Arlington Mayor Barbara Tolbert delivers her State of the City speech at a Stilly Valley Chamber of Commerce meeting on March 13.

Arlington Mayor Barbara Tolbert talked about the city's efforts toward public safety, getting those with addictions treated, and the economy during her State of the City on March 13.

Policing continues to focus on community connection, with 358 meetings between police officers and businesses or other organizations last year, said Tolbert.

"They made time to have conversations with the community," she said.

Tolbert said that the city has been continuing to put new initiatives in place to reduce drug crime, most of which is "being driven by the opioid crisis that is spreading across the United States," she said.

Police received new tools like the Stay Out of Drag Area ordinance, which gave local officers more authority over repeat offenders.

Another new tool, trespass orders, allowed the police department to "partner with businesses or residents so they could protect your property when you weren't there," said Tolbert.

The city also put effort into shutting down some properties which were home to frequent drug crimes.

"One of the questions I get is 'why does it take so long to close down a drug house,'" said Tolbert. "There's a legal path [to closing down a drug house] and it is laborious, labor-intensive and expensive."

Local police officers still pursued that path though, and made some headway last year.

There will be a number of efforts to help those who want to try to fight their addiction issues as well.

A new "embedded social worker" is scheduled to start in April who will go out with a police officer to help offer assistance to those that want it.

"This is the way we're going to help some of the repeat offenders and those that are troubled on our streets, to move them on a path to help change their lives," said Tolbert.

The city also created a flex fund from donations from organizations and citizens that will be used to help people get out of homelessness and addiction.

"Unfortunately, when they're coming out of the woods they don't have everything they need to get in that detox center," said Tolbert. "They might need some clean clothes, they might need a toiletry bag, they might need transportation to the facility."

A public defense legal grant also provides a "program that identifies clients that would benefit from a referral to social services," said Tolbert.

So far those clients have seen a 35 percent reduction in recidivism (the act of repeating a crime after being released), said Tolbert.

The city of Arlington received a United Way grant to help identify the gaps in their social services as well.

"So when we have people who have a need and they don't have transportation and we don't have those services in Arlington, how do we build bridges to those services," said Tolbert.

Economically the city is a "time of rapid growth," said Tolbert.

"We hear frightening numbers about the number of people coming to this region," she said, with some estimates predicting an additional 1.5 million people to the Puget Sound region in the upcoming decade.

That means the city has to plan for growth, and is mandated to by the state as well, said Tolbert.

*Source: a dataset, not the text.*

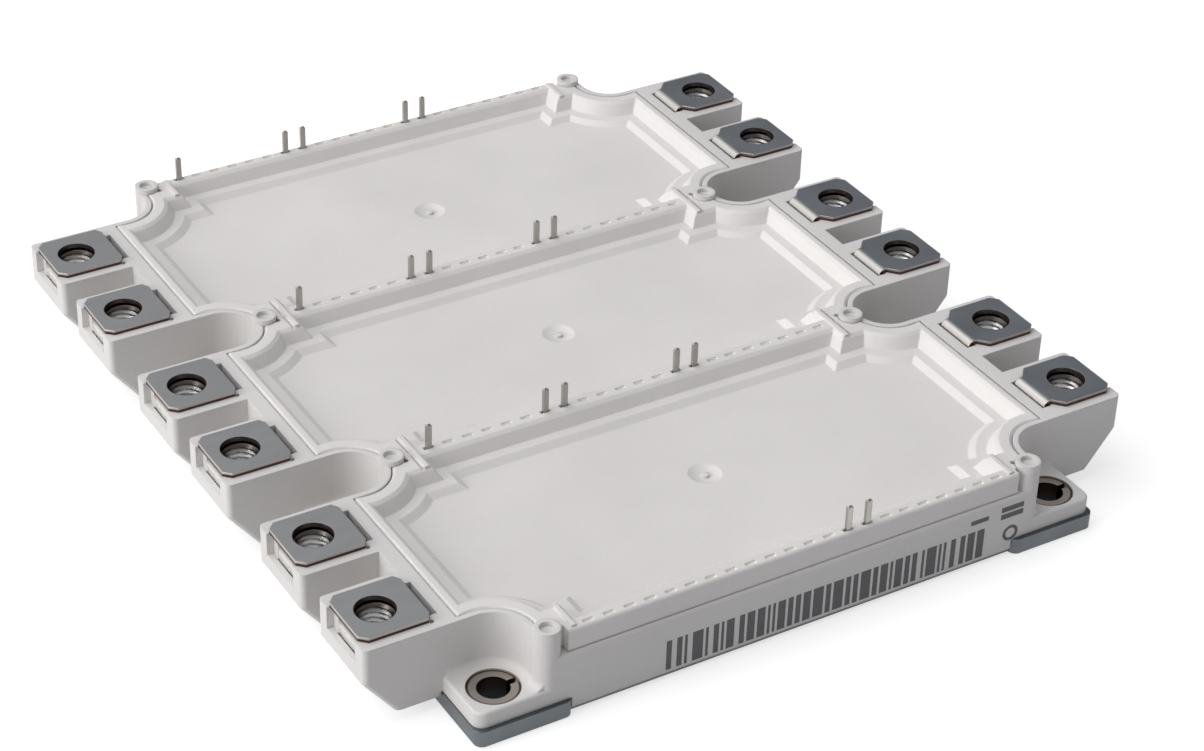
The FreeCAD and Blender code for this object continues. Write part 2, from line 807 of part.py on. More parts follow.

City officials are largely planning for a "horizontal mixed use" model for future development, that they hope will provide walkable commercial districts with multi-family apartments and single-family residences nearby.

They are also working on planning for "complete streets," said Tolbert, that will not be just for cars and trucks, but also pedestrians and bicyclists.

"So it's pedestrian friendly, it moves people around on cars, or on foot, or on bikes," she said.

Tolbert said the city hopes to have a presentation about the city's plans for their streets by the end of the this year.

In addition, using street design they hope to discourage panhandling, said Tolbert.

For jobs, Arlington has received around a 23 percent increase in jobs since 2011, and currently have around 13,000 jobs.

Last year 55 new businesses came to the city, including nine manufacturing businesses.

Arlington Awaits videos were created to "tell the story of businesses in Arlington," and attract potential new businesses, said Tolbert.

These online videos have received more than 800,000 views currently.

The Arlington Marysville Manufacturing Industrial Center next to Smokey Point is also an area that Tolbert will be a centerpiece of growth for the city.

"We're about ready to cross a threshold in a meeting the last week of March in which we think the Puget Sound Regional Council will adopt these new policies that will allow us to compete for federal infrastructure investment," said Tolbert.

City employee Sarah Lopez is also the city's new 'Economic Revitalization Project Manager' meant to continue projects from the America's Best Communities competition to encourage growth.

"It was unfortunate that we were not the number one winner, but the work was good and the initiatives were good and Sarah is carrying on that work," said Tolbert.

With all the growth Tolbert said she doesn't want Arlington to become something else entirely though.

"We're very committed to retaining the small-town charm that Arlington has," she said.